Still Here is what Grant refers to as her "most Jewish novel." Set in present-day Liverpool, it tells the parallel stories of Rebick, an opinionated academic, and American architect Joseph Shields who has come to revivify the city with his new hotel. There are family secrets and painterly descriptions of crumbling towns and precocious interjections of middle-aged sex, for which Grant makes no apologies.

"There is a type of Jewish woman who is somewhat larger than life and those are the stories that I wanted to tell," she said in an interview at the Granville Island Hotel. "In a way, I want to write about the female equivalent of those Philip Roth characters. There is some fine Jewish women's writing, but I want to kind of take on the big boys in their own territory."

Grant came of age in the 1960s, and did everything she could to deny her background.

"I was hugely in rebellion against a suburban Jewish upbringing, which was very much one of 'you get married, you live near your mother, you go to JNF coffee mornings,' " she recalled. "I just wanted to be part of this Britain of the 1960s and '70s. [But] when I came to start writing, every time I tried to write about somebody who wasn't Jewish it seemed like ventriloquism. The way that I could write was to write about Jewish women who felt somehow dislocated."

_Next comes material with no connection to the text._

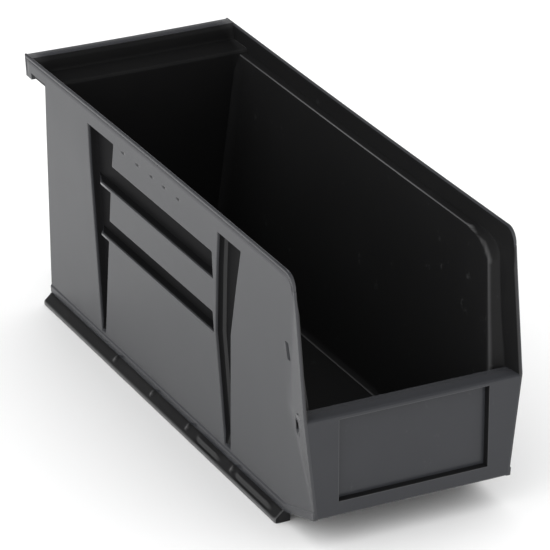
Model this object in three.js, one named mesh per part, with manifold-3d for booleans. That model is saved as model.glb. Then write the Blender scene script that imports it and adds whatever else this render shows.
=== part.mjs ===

A sense of otherness is something she says she has always felt. "I don't have any sense at all of having a nationality. As a writer, my voice is that of someone who never quite fit in anywhere."

Grant spent the late 1970s and early 1980s living and studying in Canada, before deciding that she preferred the more "complicated" nature of Europe. Among her many journalistic ventures was a journey back to Poland, her father's homeland, where she encountered a bizarre twist on the notion of identity in a place where all attempts at recreating a Jewish community are being carried out by Americans seeking repatriation two generations down.

"I think the creepiest thing that happened the whole time I was in Poland was in Krakow, where they had a Jewish neighborhood with a lot of synagogues in it, and this is like a theme park – it's a Jewish theme park with no Jews. So there are these Jewish restaurants, none of which are kosher, serving Jewish food, served by Poles, with Yiddish songs being sung by somebody from Switzerland, this woman, who had long straight blonde hair and skinny little hips and she comes out and starts singing Sophie Tucker. I felt such a sense of this country where some ingredient had been removed from the recipe, as if you'd made the lemon meringue pie without the meringue. There was something seriously missing and they were trying to recreate it in ways that were just exceptionally odd and misguided."

She laughed uproariously when I told her that, on my own visit to Poland, I never made it to Auschwitz on account of a train strike, and she gleefully recalled being sent from Auschwitz to Warsaw on a first-class train ticket "paid for by the government of Poland, going in the opposite direction, and I thought, 'This is alright, I can live with this.' "

If Grant seems flippant, it's only in response to the fact that families, including her own, have finally begun to talk about the Holocaust. Though she lost no close family members, there was always, she said, "that sense of shame. There was a silence, and the silence was, 'We don't want people to think that we're the kind of people that could have that done to them.' The attitude of my family was one of shame about the Holocaust with one of intense pride about Israel."

Now she worries about how the situation in Israel has sparked a level of anti-Semitism in Europe she has never experienced. She talks about a recent march in London against war in Iraq, "where parts of the crowd were quite clearly chanting anti-Semitic slogans. As an identified Jewish writer, I feel more uncomfortable than I ever have in my life."

Grant won't be cowed, though; she has no plans to surrender her non-conformist ideals. "There's the British side of me – reticent, reserved, tactful, quiet, a bit stuck up – and then there's the Jewish side, which is the opposite."

Katharine Hamer
is a writer living in North Vancouver.